I wonder if one of your husband's problems might be that he feels a little overwhelmed by your attentions - some people do need more space than most of us. 

From what you've written I also think he needs to have a good long think about what he ought to bring to your relationship and what he's entitled to expect from you. It sounds to me as if he's got some growing up to do.


----------



## medzi (Mar 3, 2010)

I know he does look at porn, or did anyways. I tried to not let it bug me and just be open and accepting of things, but eventually told him that it actually did bother me. Since then (that was awhile ago), I am pretty positive he doesn't look at it anymore and has been more open about doing it together (which I have done).
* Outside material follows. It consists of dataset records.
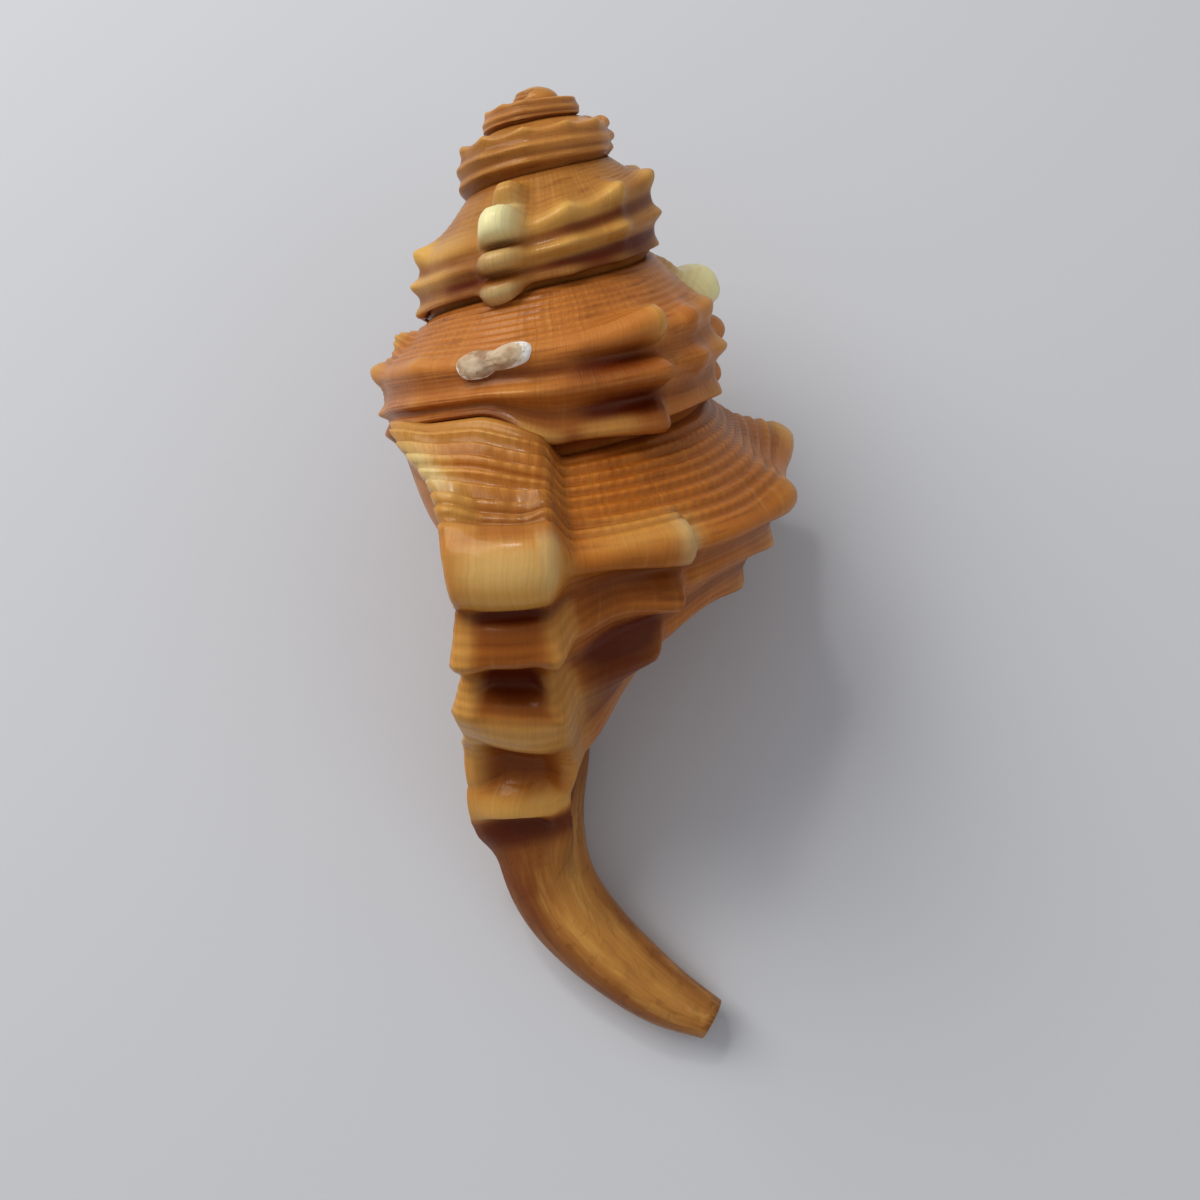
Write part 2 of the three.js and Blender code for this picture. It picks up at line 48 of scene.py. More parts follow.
camera = {
    "place": (5.664, -25.123, 114.876),
    "right": (0.99898, 0.01032, -0.04402),
    "up": (0.00006, 0.97327, 0.22965),
    "lens": 36.0,      # as wide as the film, so the view is 53 degrees across
    "film": 36.0,
    "nearest": 0.001,  # metres
}

whorls = {
    # turns of growth at which each line of the section is given, then its radius and depth
    "turns": [-5, -4, -3, -2.25, -2, -1.5, -1, -0.75, -0.5, -0.2, -0.15, -0.11, -0.06, -0.03, 0.1],
    "shoulder": ([1.3, 3.7, 5.8, 8.3, 9.3, 11.8, 14, 14.8, 17.8, 20, 20.4, 20.7, 21.3, 21.6, 21.8],
                 [0.35, 1.5, 4, 7.7, 11.2, 14.9, 20.5, 23, 26.4, 33.3, 33.9, 34.2, 34.4, 34.5, 34.8]),
    "middle": ([1.6, 4.1, 6.3, 8.9, 9.9, 12.8, 14.4, 14.4, 16.4, 18.2, 18.5, 18.8, 19.1, 19.45, 19.6],
               [0.8, 2.3, 5.2, 10.3, 13.4, 17.9, 23.7, 26.8, 30.6, 36.6, 37.1, 37.8, 38.3, 40.5, 40.8]),
    "lower": ([1.6, 4.05, 6.2, 8.9, 9.8, 12.6, 14.1, 14.2, 15.6, 15.6, 15.6, 15.7, 15.7, 15.8, 15.6],
              [1.15, 2.8, 6.3, 12.6, 15.3, 20.9, 27.2, 30.2, 34.2, 40.4, 41.2, 42.8, 45.5, 47.4, 47.8]),
    "suture": ([1.5, 3.8, 5.9, 8.5, 9.4, 12, 13.5, 13.7, 14.6, 14, 13.8, 13.7, 13.4, 13.2, 13],
               [1.3, 3, 6.9, 13.3, 15.6, 21.8, 28.3, 31.8, 36.2, 41.8, 42.8, 44.8, 50.2, 52.4, 52.8]),
    "base": ([0.5, 1.8, 3.6, 6, 6.8, 9, 10.8, 11.4, 11.8, 10.6, 10.5, 10.4, 10.3, 10.2, 10.2],
             [1.6, 4.5, 10, 16.8, 19.4, 26, 33, 36, 39.4, 45.4, 46.4, 49.6, 55.2, 56.6, 57]),
    "waist": ([0.3, 1.2, 2.6, 3.9, 4.4, 5.6, 6.6, 6.9, 7, 6.2, 6.5, 7, 7.8, 7.9, 8],
              [2, 6, 13, 21.6, 24.9, 32, 39, 42, 44.2, 48.4, 49.6, 54.6, 59, 59.5, 59.6]),
    "neck": ([0.2, 0.8, 1.6, 2.2, 2.4, 2.9, 3.3, 3.5, 3.6, 3.9, 4.3, 5.3, 5.8, 5.9, 6],
             [2.4, 8, 17, 28, 32, 39, 45, 47, 48.5, 53, 54.6, 59.6, 61.6, 61.8, 61.9]),
    "climb": 3.5,                  # the lower lines rise by this just before the last turn
    "climbFrom": (-374, -346),
    "climbTo": (-300, -240),
    "climbShares": (0.15, 0.8, 1), # of the middle, the lower line and the suture
    "firstTheta": -1860,
    "growIn": 80,                  # degrees over which the first whorl rises from the slope of
    "riseShare": 0.5,              # the next one, and the share of that slope it starts on
    "lipTheta": 12,
    # how far the lip and the inner edge slide along the growth angle, at each whole band
    "lipSlides": [42, 9, -3, -2, -1.4, 2, 3.6, 8.6, 16.5, 20.5, 27, 36, 38, 38, 38, 38],
    "innerSlides": [0, 0, 0, 2, 6, 14, 24, 32, 24, 18, 30, 46, 58, 62, 62, 62],
    "slideFade": 110,
}

cap = {
    "radius": 1.75,
    "height": 1.15,
    "depth": 1.2,
    "rows": 24,
    "columns": 48,
    "straw": 0.15,        # share of straw in its colour
}

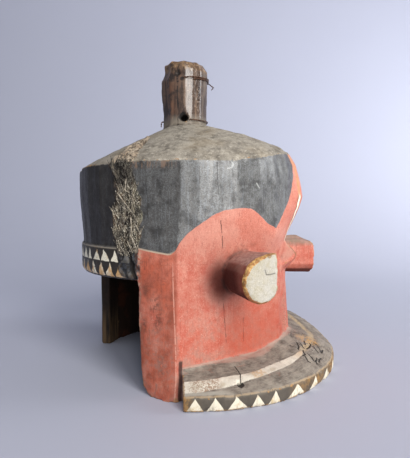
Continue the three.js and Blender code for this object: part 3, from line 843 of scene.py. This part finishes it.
rimWhite.lay("#8f826d", 0.6, (streak, 0.5, 0.62))
rimMask = rise(rimRoom + (n300 - 0.5) * 0.25, 0.0, 0.08) * rise(n300 + n900 * 0.4, 0.46, 0.58)
plate.lay(mix(rimMask, rimGrey, rimWhite), 1, signed("rimBand", 0.3, 0.5))
plate.lay("#b39a78", 0.7, near(field("rimBand"), 0.2, 0.2, 0.9), (n300, 0.35, 0.5))
isPlate = signed("plateLine", 0.35, 0.5)
colour.lay(plate, 1, isPlate)
# Near-black line at the plate's end low down, where the end face stands in shade: painted shadow
colour.lay("#150d0a", 0.85, near(around + wobble * 0.3, 68.5, 0.4, 1.0), (height, 0.0325, 0.03))

# Eyes: dusty above; soot and painted shade beside and below, with the eyes' shadow painted on the face; bare and cream
# on the end
eyeBody = field("eyeBody")
eyeTop = eyeBody * rise(facingUp, 0.3, 0.8)
colour.lay(mix(rise(n300, 0.4, 0.6), "#8d6c64", "#b3968a"), 0.85, eyeTop)
sootAndShadowHere = field("eyeSootAndShadow") + wobble * 0.12
notCap = 1 - signed("capLine", 1.0, 0.5)
eyeAcross = field("eyeAcross")
# Near eye's tube darker: soot, and painted shade on its side away from the light
colour.lay("#55291f", 0.7, eyeBody, (eyeAcross, -60, -50), 1 - eyeTop)
colour.lay("#83544a", 0.6, (sootAndShadowHere, 0.05, 0.6), notCap, 1 - eyeBody)
# Painted shade under the eyes where they face down, and the eyes' painted shadow on the face, with soot
sootedAndShaded = over(eyeBody * rise(facingUp * -1.0, 0.2, 0.7) * 0.9, rise(sootAndShadowHere, 0.35, 0.95) * 0.95)
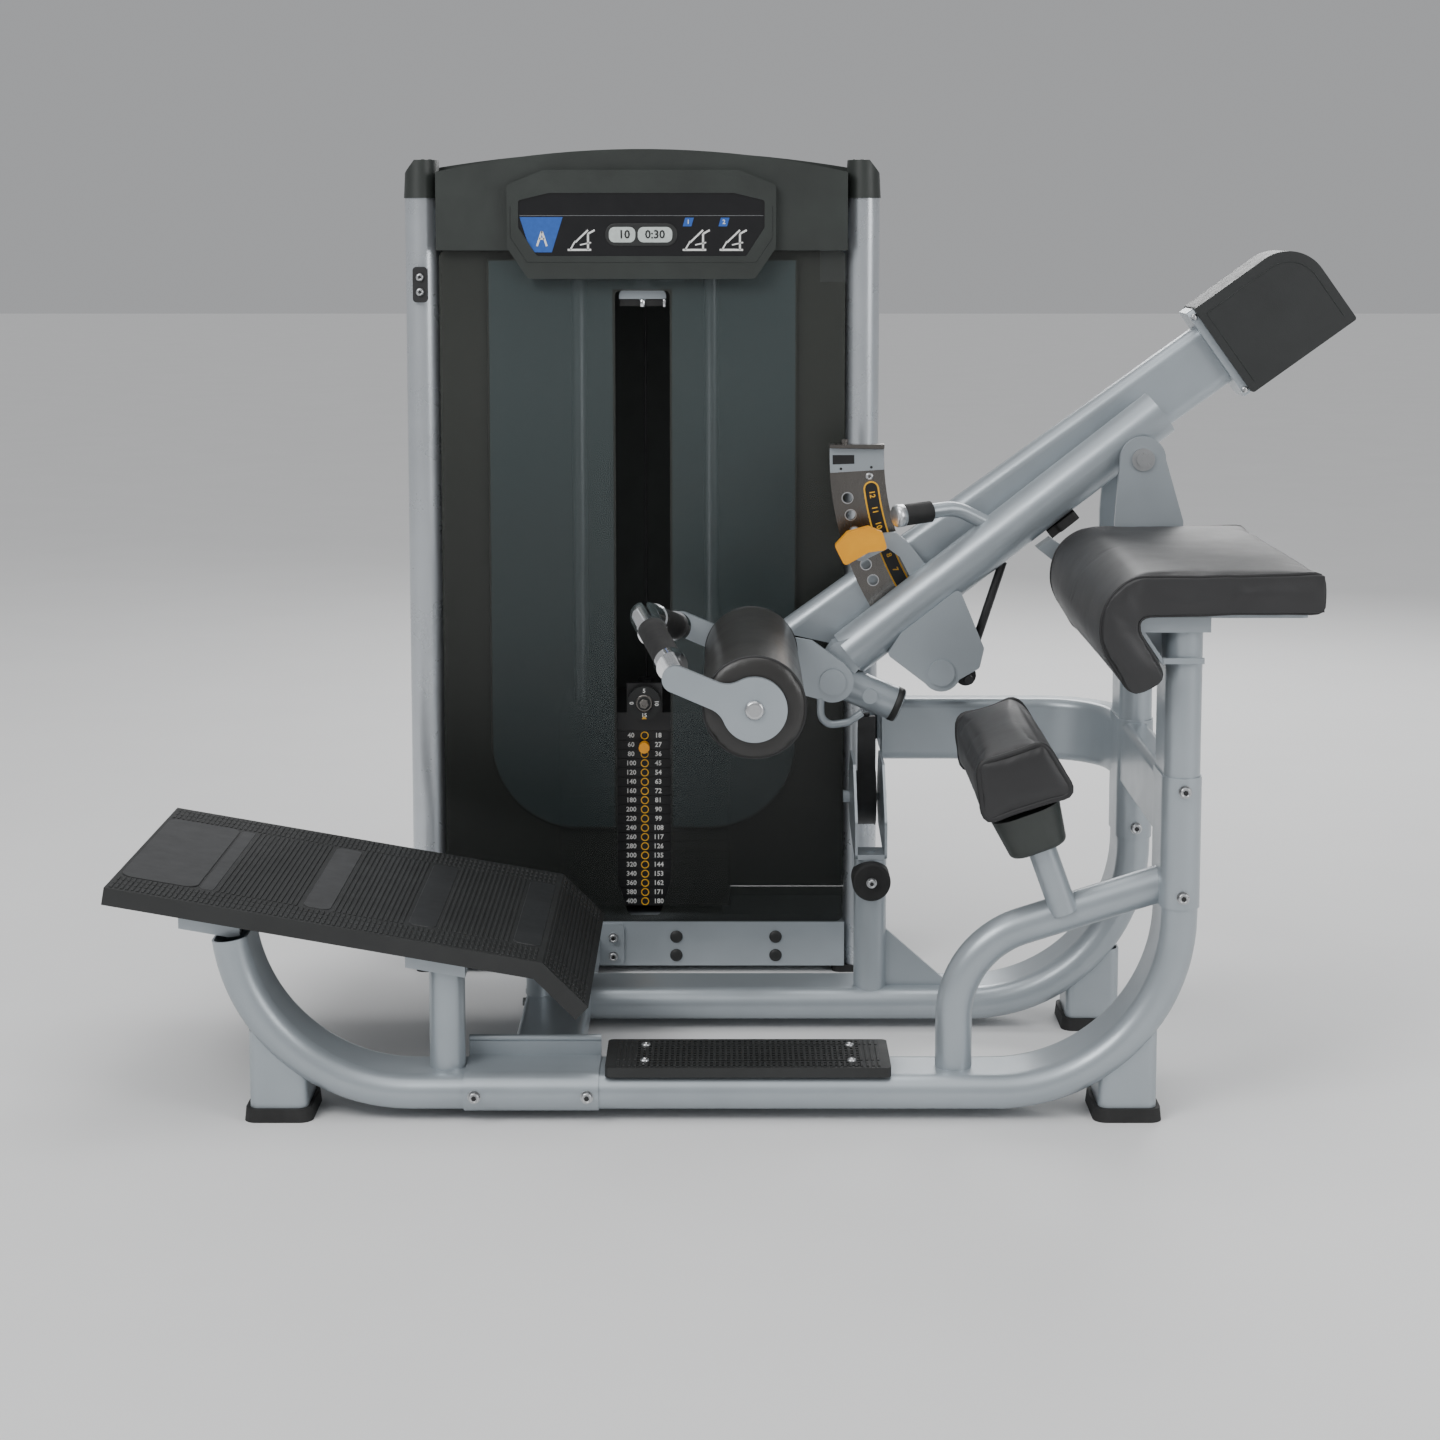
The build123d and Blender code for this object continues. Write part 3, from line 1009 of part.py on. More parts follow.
LIFT_BOTTOM = STACK_BOTTOM + (PLATES - LIFTED) * PLATE_PITCH
TOP_PLATE_Z = STACK_BOTTOM + PLATES * PLATE_PITCH
TOP_PLATE_THICK = 31.0
SELECT_Z = LIFT_BOTTOM + (PLATE_PITCH - PLATE_GAP) / 2
SELECT_R = 4.8
DIAL_Z = 456.0
DIAL_R = 28.0
DIAL_STEM_R = 6.0
DIAL_HUB_R = 11.0
with BuildPart() as moving_plates:
    for level in range(LIFTED):
        add(plate_box(LIFT_BOTTOM + level * PLATE_PITCH, PLATE_PITCH - PLATE_GAP))
    add(plate_box(TOP_PLATE_Z, TOP_PLATE_THICK))
    add(post(TOWER_X, CABLE_Y, STEM_R, STACK_BOTTOM + 4, TOP_PLATE_Z + TOP_PLATE_THICK + 40))
    add(post(TOWER_X, CABLE_Y, ROD_CLEAR_R, TOP_PLATE_Z, TOP_PLATE_Z + TOP_PLATE_THICK))
    # Bracket on the top plate for the add-on weight dial.
    add(block(TOWER_X - 30, TOWER_X + 30, STACK_NEAR_Y, STACK_NEAR_Y + 12, TOP_PLATE_Z + 20, DIAL_Z + 30))
    add(pin(TOWER_X, DIAL_Z, DIAL_STEM_R + FIT, 200, STACK_NEAR_Y + 20), mode=Mode.SUBTRACT)
    add(pin(TOWER_X, SELECT_Z, SELECT_R + FIT, 200, CABLE_Y + 20), mode=Mode.SUBTRACT)
save(moving_plates.part, "moving_plates")

with BuildPart() as selector_pin:
    add(pin(TOWER_X, SELECT_Z, SELECT_R, 262, CABLE_Y + 15))
    add(pin(TOWER_X, SELECT_Z, 9, 244, 262))
save(selector_pin.part, "selector_pin")

with BuildPart() as addon_dial:
    add(pin(TOWER_X, DIAL_Z, DIAL_R, 254, 268))
    add(pin(TOWER_X, DIAL_Z, DIAL_HUB_R, 247, 254))
    add(pin(TOWER_X, DIAL_Z, DIAL_STEM_R, 268, 285))
save(addon_dial.part, "addon_dial")

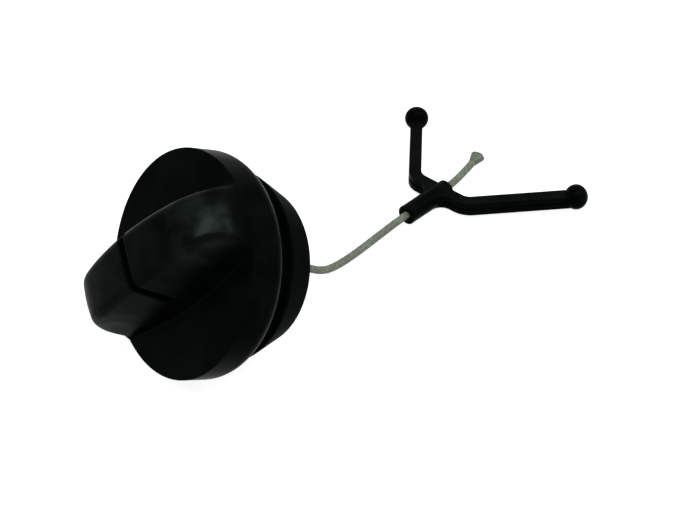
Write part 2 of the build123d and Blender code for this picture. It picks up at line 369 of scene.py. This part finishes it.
@dataclass(frozen=True)
class BraidYarn(Finish):
    """Polyamide yarn: each carrier of the braid has its own shade, and fine filaments run along it."""

    shade: str = "carrier_tone_and_core_painted_shade"
    dark: tuple[float, float, float] = (0.098, 0.118, 0.087)
    pale: tuple[float, float, float] = (0.215, 0.248, 0.188)
    carrier_share: float = 0.3
    filament_share: float = 0.45
    soil_share: float = 0.12
    soil_size: float = 3.0 * MM
    filament_depth: float = 0.03 * MM
    reflectance: float = 0.4

    def surface(self, net: Network) -> Signal:
        """Returns the yarn's shader.

        Args:
            net: the network to build it in.
        """
        # the core's value here is below every carrier's, so the core comes out at the dark colour: painted
        # shade in the gaps between the yarns
        carrier = net.node("ShaderNodeAttribute", {}, "Fac", attribute_name=self.shade)
        along = net.node("ShaderNodeUVMap", {}, 0, uv_map="yarn")
        inputs = {"Vector": along, "Scale": 1.0, "Detail": 2.0, "Roughness": 0.6}
        filaments = net.node("ShaderNodeTexNoise", inputs, "Fac")
        soil = net.grain(self.soil_size, 3.0).ramp(0.35, 0.7, -self.soil_share, self.soil_share)
        mix = carrier * self.carrier_share + filaments * self.filament_share + soil
        inputs = {
            "Base Color": mix.ramp(0.1, 0.9).tint(self.dark, self.pale),
            "Roughness": filaments.ramp(0.2, 0.8, 0.42, 0.62),
            "Normal": net.relief(filaments, self.filament_depth),
            "Specular IOR Level": self.reflectance,
        }
        return net.node("ShaderNodeBsdfPrincipled", inputs)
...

As for friendships and interests, I am actually away from the house a lot. Which is why I don't understand him wanting to be alone all the time! In the past week I have been out 3 times and will be going to an engagement party tomorrow and am gone Saturday morning and early afternoon to a career event. I just don't what he means by space and wanting to be alone? Is it just the face that sometimes I am home, even if we are not spending any time together? I feel already like we spend most of our time apart...but you are right Steve, maybe what I am feeling as time apart, he isn't, or he needs more.

We leave to go to Vancouver for a week on Sunday. I am really dreading the 10 hour drive there and the whole week  I thought it would be nice to get away for awhile, but of couse, he is still working half days. Who goes on a vacation and still works? At least I have some friends that have moved out there and I have made plans with them while he is working... 

Thanks again for everyone's advice. I agree he doesn't respect me and his actions have caused me to feel very unwanted. I think he needs to grow up too, I just don't know how much time I have left to give him before I just give up on it. I know maybe I should face reality and see the relationship isn't going to work - but I am stuborn and I do love him and that is easier said than done. I just feel like maybe there are more things to try. I am not ready to give up yet, but I don't know how much more I can take.


----------